» **Given exercise**
From the top of the records below, return each line exactly, ending with the line that contains "number that varies".

» **Dataset**
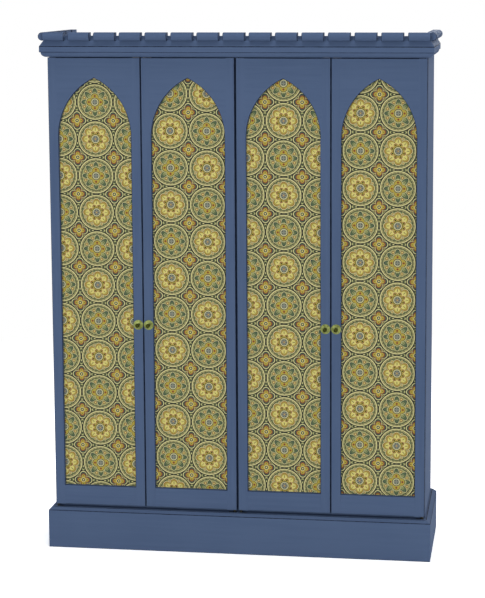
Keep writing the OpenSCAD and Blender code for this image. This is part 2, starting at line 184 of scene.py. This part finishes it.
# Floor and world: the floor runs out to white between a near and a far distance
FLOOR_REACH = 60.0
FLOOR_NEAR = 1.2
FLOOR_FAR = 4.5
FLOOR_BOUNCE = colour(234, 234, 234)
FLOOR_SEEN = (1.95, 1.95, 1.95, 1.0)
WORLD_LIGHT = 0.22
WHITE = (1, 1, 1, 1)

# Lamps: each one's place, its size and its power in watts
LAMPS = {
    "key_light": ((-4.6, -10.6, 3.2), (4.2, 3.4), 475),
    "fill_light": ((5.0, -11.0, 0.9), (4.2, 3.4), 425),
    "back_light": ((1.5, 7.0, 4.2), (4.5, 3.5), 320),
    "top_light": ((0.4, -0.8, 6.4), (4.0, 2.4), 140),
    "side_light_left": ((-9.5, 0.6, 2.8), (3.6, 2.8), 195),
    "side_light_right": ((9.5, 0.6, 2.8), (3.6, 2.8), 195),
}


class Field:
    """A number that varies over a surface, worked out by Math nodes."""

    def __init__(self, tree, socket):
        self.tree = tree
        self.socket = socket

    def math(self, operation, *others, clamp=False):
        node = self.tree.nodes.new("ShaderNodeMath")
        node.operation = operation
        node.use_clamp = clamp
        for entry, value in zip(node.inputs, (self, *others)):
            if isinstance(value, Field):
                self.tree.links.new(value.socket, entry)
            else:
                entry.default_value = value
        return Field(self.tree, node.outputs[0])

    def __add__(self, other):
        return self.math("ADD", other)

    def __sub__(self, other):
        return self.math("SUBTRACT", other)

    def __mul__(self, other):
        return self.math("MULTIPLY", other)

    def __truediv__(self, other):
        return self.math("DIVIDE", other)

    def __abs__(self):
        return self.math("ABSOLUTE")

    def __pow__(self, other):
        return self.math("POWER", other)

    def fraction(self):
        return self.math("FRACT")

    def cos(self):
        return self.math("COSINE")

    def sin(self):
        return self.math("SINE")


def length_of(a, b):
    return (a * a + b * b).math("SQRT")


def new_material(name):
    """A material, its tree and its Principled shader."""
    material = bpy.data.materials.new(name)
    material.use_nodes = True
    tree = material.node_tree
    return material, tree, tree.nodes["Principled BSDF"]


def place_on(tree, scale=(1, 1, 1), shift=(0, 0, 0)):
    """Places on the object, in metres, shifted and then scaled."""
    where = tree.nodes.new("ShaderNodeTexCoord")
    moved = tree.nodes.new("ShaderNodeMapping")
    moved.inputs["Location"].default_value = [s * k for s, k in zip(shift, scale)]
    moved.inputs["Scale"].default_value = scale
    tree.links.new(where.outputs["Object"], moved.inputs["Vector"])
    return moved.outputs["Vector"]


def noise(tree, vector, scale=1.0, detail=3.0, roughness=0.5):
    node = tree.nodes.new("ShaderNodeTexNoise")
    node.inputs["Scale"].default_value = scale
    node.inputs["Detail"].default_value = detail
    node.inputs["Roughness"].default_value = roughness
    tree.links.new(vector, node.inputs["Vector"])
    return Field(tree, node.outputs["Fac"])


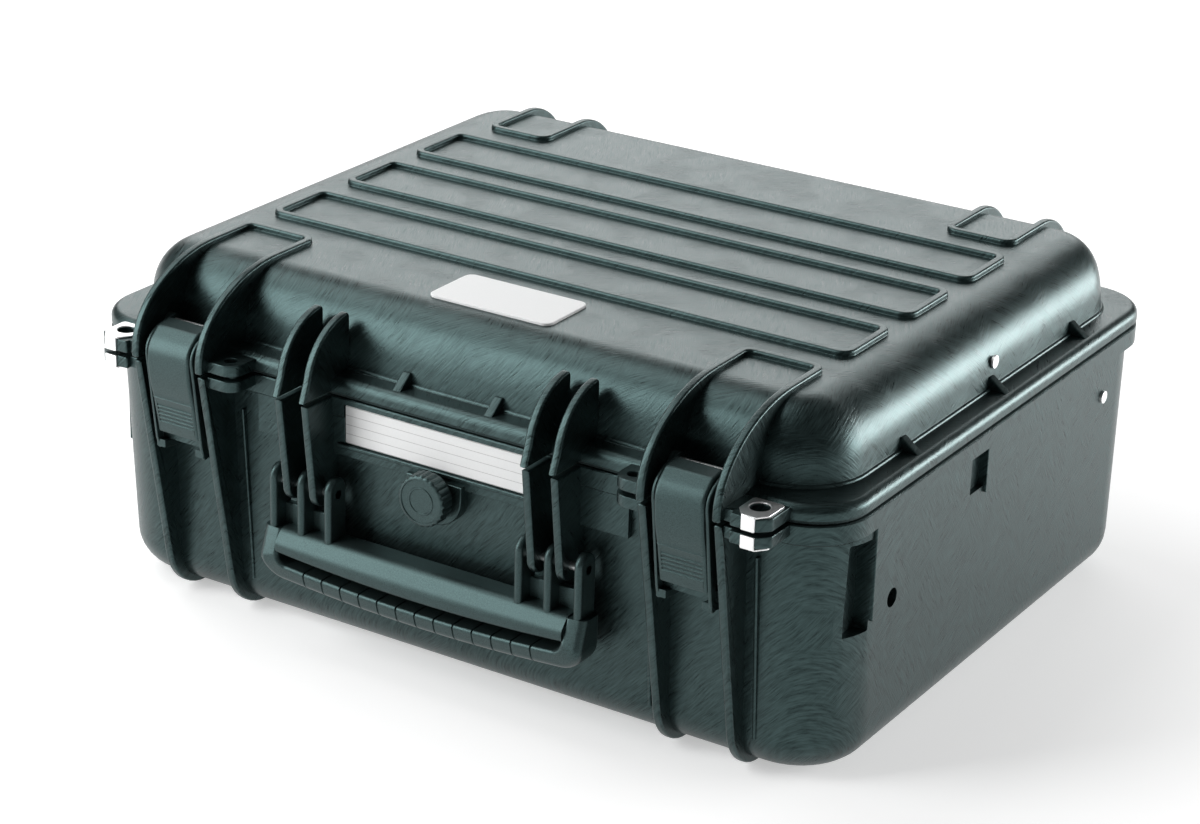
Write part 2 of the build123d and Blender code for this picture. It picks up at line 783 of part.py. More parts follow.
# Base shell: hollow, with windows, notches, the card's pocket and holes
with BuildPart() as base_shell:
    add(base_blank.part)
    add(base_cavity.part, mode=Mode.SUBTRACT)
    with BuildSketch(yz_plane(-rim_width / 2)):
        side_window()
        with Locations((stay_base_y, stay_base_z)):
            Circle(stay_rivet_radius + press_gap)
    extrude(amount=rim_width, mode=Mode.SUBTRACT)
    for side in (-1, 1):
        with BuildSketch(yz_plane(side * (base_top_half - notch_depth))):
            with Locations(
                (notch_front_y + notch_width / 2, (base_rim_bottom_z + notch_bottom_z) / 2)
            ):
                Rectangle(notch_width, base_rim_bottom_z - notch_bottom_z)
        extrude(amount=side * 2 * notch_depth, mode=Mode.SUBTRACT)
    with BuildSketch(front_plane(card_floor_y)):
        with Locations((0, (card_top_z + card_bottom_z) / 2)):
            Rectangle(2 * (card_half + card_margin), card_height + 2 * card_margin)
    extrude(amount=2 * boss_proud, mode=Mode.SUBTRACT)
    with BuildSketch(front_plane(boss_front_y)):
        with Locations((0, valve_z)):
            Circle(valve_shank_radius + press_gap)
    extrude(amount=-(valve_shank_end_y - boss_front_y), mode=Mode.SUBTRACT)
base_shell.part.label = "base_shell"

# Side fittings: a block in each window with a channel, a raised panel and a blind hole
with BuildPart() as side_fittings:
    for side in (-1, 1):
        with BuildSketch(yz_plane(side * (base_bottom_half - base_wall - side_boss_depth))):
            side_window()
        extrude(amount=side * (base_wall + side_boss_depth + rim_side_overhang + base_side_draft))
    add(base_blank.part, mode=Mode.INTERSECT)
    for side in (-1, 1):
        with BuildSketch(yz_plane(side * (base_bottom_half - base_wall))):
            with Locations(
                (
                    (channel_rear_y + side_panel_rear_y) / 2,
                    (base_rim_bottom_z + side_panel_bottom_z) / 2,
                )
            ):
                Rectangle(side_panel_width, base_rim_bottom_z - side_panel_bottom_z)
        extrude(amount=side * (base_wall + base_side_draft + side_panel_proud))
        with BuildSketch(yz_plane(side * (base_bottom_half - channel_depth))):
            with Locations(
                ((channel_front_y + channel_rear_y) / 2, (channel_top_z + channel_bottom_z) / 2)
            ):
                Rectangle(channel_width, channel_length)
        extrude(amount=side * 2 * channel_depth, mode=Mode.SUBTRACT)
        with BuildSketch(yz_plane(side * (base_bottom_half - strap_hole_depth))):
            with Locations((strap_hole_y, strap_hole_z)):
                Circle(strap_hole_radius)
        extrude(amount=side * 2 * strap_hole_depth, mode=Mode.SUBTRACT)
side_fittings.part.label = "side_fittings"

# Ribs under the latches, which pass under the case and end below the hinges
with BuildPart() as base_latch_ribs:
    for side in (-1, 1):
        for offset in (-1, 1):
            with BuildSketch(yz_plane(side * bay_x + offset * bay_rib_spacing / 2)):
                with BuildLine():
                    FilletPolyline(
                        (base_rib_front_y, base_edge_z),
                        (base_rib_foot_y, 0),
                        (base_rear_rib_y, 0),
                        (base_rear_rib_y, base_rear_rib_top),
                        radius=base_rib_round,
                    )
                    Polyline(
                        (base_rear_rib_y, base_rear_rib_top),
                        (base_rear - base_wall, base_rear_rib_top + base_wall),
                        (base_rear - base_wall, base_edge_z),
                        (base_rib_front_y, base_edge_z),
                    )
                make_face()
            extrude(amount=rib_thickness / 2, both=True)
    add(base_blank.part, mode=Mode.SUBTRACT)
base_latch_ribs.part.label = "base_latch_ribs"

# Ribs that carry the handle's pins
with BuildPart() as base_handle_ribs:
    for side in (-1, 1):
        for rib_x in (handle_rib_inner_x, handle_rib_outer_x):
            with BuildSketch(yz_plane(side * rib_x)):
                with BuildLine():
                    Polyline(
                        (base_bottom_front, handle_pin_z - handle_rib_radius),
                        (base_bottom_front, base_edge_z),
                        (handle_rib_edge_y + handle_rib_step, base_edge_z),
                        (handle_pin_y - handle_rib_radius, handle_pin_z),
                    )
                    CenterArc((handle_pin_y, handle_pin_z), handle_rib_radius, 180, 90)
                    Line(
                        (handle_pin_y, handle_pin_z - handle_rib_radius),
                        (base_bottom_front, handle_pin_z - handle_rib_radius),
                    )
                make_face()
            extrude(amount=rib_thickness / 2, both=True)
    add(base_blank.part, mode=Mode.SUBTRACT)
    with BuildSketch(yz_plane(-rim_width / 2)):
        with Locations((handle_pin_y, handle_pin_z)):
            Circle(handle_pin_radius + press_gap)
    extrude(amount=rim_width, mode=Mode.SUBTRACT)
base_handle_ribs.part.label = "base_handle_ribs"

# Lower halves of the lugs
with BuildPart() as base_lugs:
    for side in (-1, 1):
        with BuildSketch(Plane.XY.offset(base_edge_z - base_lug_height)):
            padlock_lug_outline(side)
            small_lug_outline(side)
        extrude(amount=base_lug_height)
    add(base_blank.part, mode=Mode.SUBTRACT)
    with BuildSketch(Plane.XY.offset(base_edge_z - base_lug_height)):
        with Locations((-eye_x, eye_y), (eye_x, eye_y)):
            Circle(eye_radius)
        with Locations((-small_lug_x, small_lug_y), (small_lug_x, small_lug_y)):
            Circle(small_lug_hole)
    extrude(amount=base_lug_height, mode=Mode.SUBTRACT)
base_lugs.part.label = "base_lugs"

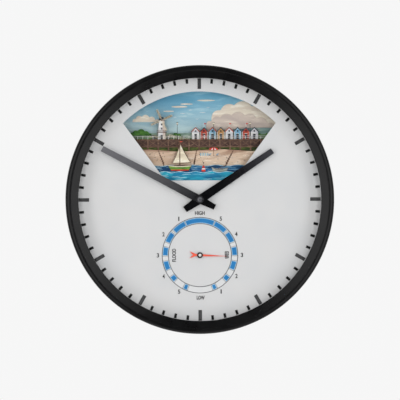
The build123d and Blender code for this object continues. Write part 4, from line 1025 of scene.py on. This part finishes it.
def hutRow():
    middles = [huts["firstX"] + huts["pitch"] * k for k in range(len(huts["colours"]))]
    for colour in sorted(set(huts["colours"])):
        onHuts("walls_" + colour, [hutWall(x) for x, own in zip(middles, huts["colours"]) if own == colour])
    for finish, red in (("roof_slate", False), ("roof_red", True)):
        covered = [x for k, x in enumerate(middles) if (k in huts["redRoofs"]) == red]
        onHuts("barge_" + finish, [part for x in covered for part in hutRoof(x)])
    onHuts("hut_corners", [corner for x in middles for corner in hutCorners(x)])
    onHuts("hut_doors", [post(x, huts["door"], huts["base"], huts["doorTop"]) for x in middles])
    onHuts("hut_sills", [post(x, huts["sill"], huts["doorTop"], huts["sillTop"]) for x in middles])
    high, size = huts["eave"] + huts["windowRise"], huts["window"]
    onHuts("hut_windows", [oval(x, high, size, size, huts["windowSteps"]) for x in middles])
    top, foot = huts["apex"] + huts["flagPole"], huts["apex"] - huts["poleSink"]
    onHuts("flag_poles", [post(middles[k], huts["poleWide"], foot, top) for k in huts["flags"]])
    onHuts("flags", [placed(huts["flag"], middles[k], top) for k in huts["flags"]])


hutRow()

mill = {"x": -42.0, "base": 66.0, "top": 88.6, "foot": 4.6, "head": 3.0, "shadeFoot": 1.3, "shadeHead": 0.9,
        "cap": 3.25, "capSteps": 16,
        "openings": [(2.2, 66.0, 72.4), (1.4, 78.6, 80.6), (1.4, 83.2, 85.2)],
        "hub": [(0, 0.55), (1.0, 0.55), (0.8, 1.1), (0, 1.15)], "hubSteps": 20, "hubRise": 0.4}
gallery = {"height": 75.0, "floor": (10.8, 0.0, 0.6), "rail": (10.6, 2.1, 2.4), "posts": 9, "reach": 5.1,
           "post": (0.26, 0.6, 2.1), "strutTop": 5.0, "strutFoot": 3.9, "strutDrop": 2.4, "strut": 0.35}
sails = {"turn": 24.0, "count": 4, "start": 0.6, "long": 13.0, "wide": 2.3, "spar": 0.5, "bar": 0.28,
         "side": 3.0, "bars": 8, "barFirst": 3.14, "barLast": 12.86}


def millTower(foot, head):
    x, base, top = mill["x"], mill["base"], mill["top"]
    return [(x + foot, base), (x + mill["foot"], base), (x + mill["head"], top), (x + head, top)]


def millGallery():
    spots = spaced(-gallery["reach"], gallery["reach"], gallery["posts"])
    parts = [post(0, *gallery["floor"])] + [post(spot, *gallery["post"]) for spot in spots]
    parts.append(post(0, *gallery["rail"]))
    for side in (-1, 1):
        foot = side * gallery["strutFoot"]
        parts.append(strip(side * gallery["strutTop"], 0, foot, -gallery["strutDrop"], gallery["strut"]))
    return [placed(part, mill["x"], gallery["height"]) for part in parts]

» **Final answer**
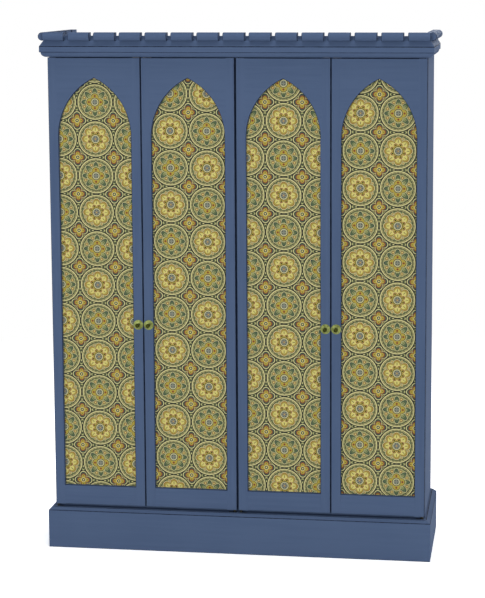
Keep writing the OpenSCAD and Blender code for this image. This is part 2, starting at line 184 of scene.py. This part finishes it.
# Floor and world: the floor runs out to white between a near and a far distance
FLOOR_REACH = 60.0
FLOOR_NEAR = 1.2
FLOOR_FAR = 4.5
FLOOR_BOUNCE = colour(234, 234, 234)
FLOOR_SEEN = (1.95, 1.95, 1.95, 1.0)
WORLD_LIGHT = 0.22
WHITE = (1, 1, 1, 1)

# Lamps: each one's place, its size and its power in watts
LAMPS = {
    "key_light": ((-4.6, -10.6, 3.2), (4.2, 3.4), 475),
    "fill_light": ((5.0, -11.0, 0.9), (4.2, 3.4), 425),
    "back_light": ((1.5, 7.0, 4.2), (4.5, 3.5), 320),
    "top_light": ((0.4, -0.8, 6.4), (4.0, 2.4), 140),
    "side_light_left": ((-9.5, 0.6, 2.8), (3.6, 2.8), 195),
    "side_light_right": ((9.5, 0.6, 2.8), (3.6, 2.8), 195),
}


class Field:
    """A number that varies over a surface, worked out by Math nodes."""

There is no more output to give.